Each of the two poles of push-buttons I is electrically connected to one of the two 220-Volt poles of transformer R and also electrically connected to one pole of jumper terminal Q. Each one of the two 440-Volt poles of transformer R is likewise electrically connected to one pole of jumper terminal Q. The other pole of jumper terminal Q on the 220-Volt and 440-Volt side of the transformer R is electrically connected to second phase bus O, while the other pole of jumper terminal Q on the 220-Volt and 440-Volt side of transformer R is electrically connected to third phase bus P.

Claims

1. A device for measuring an amount of capacitance to correct a power factor of a running electric motor, comprising: a three-phase bus for connection to the electric motor;a metering device operably connected to said three-phase bus, said metering device including a display for displaying power factor, voltage, current, frequency, active energy, reactive energy, active power, reactive power, apparent power or maximum demand of the motor;a plurality of delta-configured capacitor circuits operably connected to said three-phase bus, each of said switched delta-connected capacitor circuits having different capacitance values; anda plurality of switches, each of said switches being operably associated with a respective one of said delta-configured capacitor circuits to connect to said three-phase bus said respective one of said delta-connected capacitor circuit to improve the power factor of the electric motor.
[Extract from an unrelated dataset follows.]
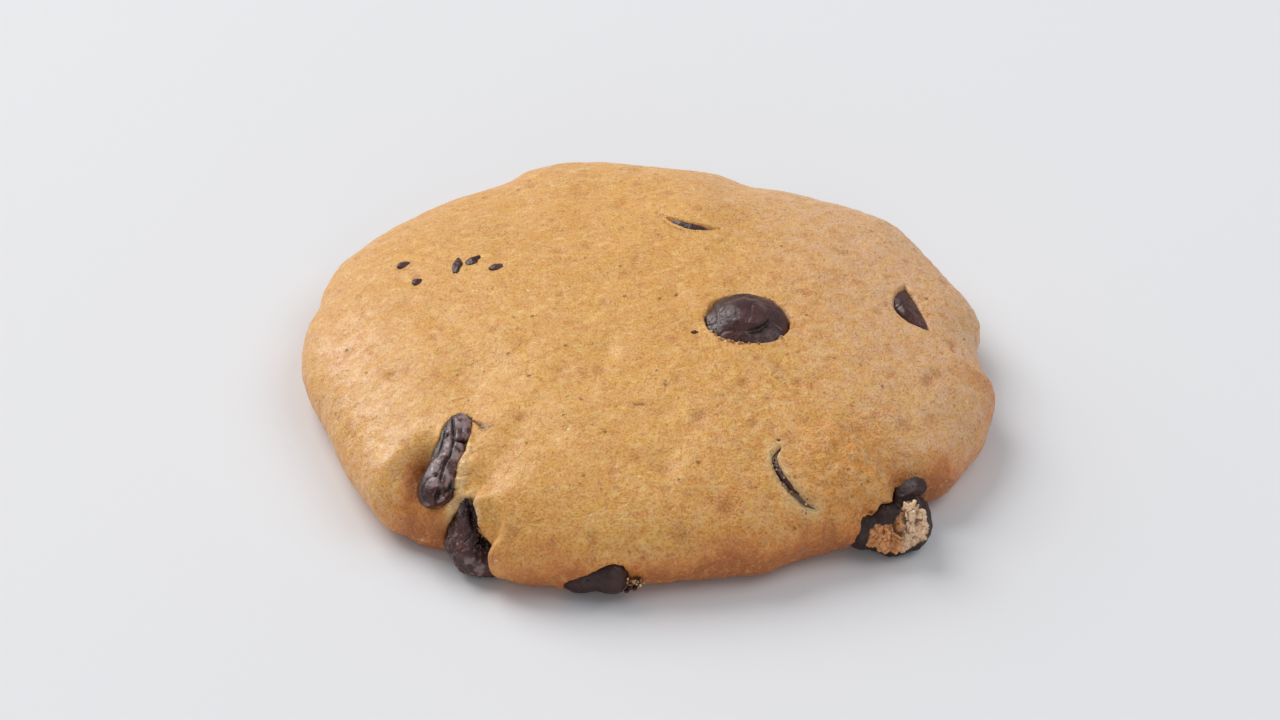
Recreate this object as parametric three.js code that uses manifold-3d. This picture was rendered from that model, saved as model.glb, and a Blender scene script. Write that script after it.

2. A device as in claim 1, wherein: said device includes a housing with a front panel; andsaid display is disposed on said front panel.

3. A device as in claim 1, wherein said housing is a rectangular hermetically-sealed NEMA 3R Indoor/Outdoor steel case.

4. A device as in claim 1, wherein said plurality of switches include respective pilot lights.

5. A device as in claim 1, wherein each of said delta-configured capacitor circuit includes three equal value capacitors.

6. A device as in claim 5, wherein said delta-configured capacitor circuits comprises 7 capacitor circuits with capacitors with the following capacitance values: C1=6 μF, C2=15 μF, C3=30 μF, C4=60 μF, C5=60 μF, C6=60 μF, and C7=70 μF.